It was one of those things I thought would never happened to me. In the middle of a snorkeling session on Aruba I was feeling a little tired. It had been a long day with a lot of sun, pina coladas and rum punch. I thought maybe I should have eaten more at lunch.
Once back on the ship, I enjoyed a cocktail, dinner, and went off to karaoke. That’s when it hit. I felt a little wobbly and there was a weee scratch at the back of my throat. I begged off karaoke and the snorkel/beach trip planned early the next morning and went to bed.
The next day, Curacao, I went slow. Things were fine until I could feel my left sinus swelling. It was a sign my allergy shots didn’t work on something in the air. As I returned to the ship, a post nasal drip started. In the real world, I would go into “sick prevention” mode: drinking copious amounts of water, herbal teas and garlic/ginger/herb chicken broth and lying in bed as early as possible with a thick layer of vapor rub on my chest and the humidifier on high.
In the cruise world, I ignored the drip until again after dinner I began to feel wobbly and snuck off to bed early. By the next morning, I had a full blown sinus infection that eventually contributed to me losing my voice and picking up a cold. I became THAT person. The one with the constant runny nose and miserable cough. The one everyone on the ship fears for their cruise too could be ruined.
Here is some wisdom/advice if you fall ill, but not enough for the ship’s doctor-
1. The OTC medications are extremely limited in the ship’s store. If you are packing medications add your favorite non-food cold remedy (ies). This includes cough drops. The ship may only carry a “natural” brand that has all the effectiveness of a Jolly Rancher.
2. Bring the saline spray if you have sinus issues. One would think that an ocean floating vessel has the humidity to help out. That is true if you are on deck, but in your climate controlled cabin the air is dry. Again, the ship I was on didn’t sell any and I wasn’t able to get any until we reached port again two days into illness.
3. There is not a lot of “sick” people food on a cruise. Let’s face it, cruise food is a little heavier, saucier, and richer than even most everyday food. I could get poached eggs and toast in the MDR for breakfast, and there was a chicken noodle soup on the lunch menu. I avoided the buffet except to pick up a banana and drinking water (both hot and cold). That was the most I could find without special requests.
It took some strategy, but I used my cabin bathroom as much as possible instead of the public area restrooms. This allowed me to have a good coughing and nose blowing session while I was there. Since my immune system was compromised, this hopefully helped me avoid another bug and I hopefully was minimizing germ spread. I could also use a moisturizing soap and/or lotion when I washed my hands. The on ship sanitizers are harsh and this minimized soreness on my skin.

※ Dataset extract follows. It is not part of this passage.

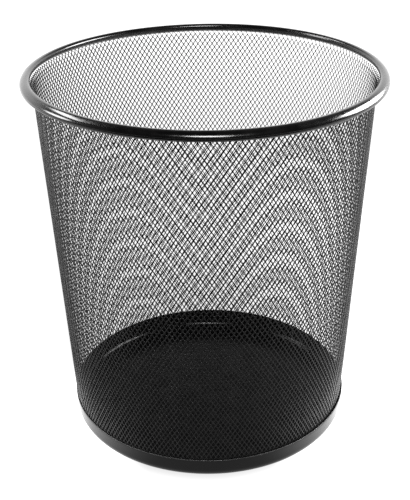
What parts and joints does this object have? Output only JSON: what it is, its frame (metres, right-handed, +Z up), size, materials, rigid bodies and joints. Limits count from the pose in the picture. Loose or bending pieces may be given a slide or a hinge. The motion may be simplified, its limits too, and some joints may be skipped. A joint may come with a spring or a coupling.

5. I went to the spa first thing in the morning. My biggest indulgence on a cruise is a pass to the spa. I was so desperate one morning to get some steam in my sinuses, I arrived at the spa as soon as it was open. I was the only one there. It was like that for at least 30 minutes every day and I was able to use the steam room before anyone else was around. The steam room brought some nice relief in the mornings and I could avoid other passengers while still getting some “vacation.”
6. Hopefully club soda is in all drink packages. This was a lifesaver as I slashed the consumption of alcohol (so much for the drink package) and didn’t want water with every meal.
7. Did you know that in Jamaica, the moms put some rum, honey and lime in hot water and have you drink the concoction when you have a cold? My MDR waiter told me that when I ordered a shot of whiskey, some hot water and lemon.
9. Give yourself a curfew. Depending on timing, I was able to dance for a few minutes at a couple of dance parties and left soon after. I avoided shows and a couple of other planned activities with friends. One night I stayed for after dinner drinks at a martini bar and had a coughing fit. I felt bad for the lady who tried to crawl inside her seat. Not that much. My friends got the chairs.
1 The plane ride home is the worst. In hindsight, I should have looked into moving my flight to the next day and gotten a hotel room. I was mending nicely by going to bed early, keeping hydrated and taking my motley array of OTC cold and sinus remedies. Instead I headed to the airport for seven hours of flights and 3 hours of waiting in a public place where I couldn’t lie down, truly sleep, nor use a private bathroom. The flights extended the illness and clogged my ears so badly, I had to finally call a doctor.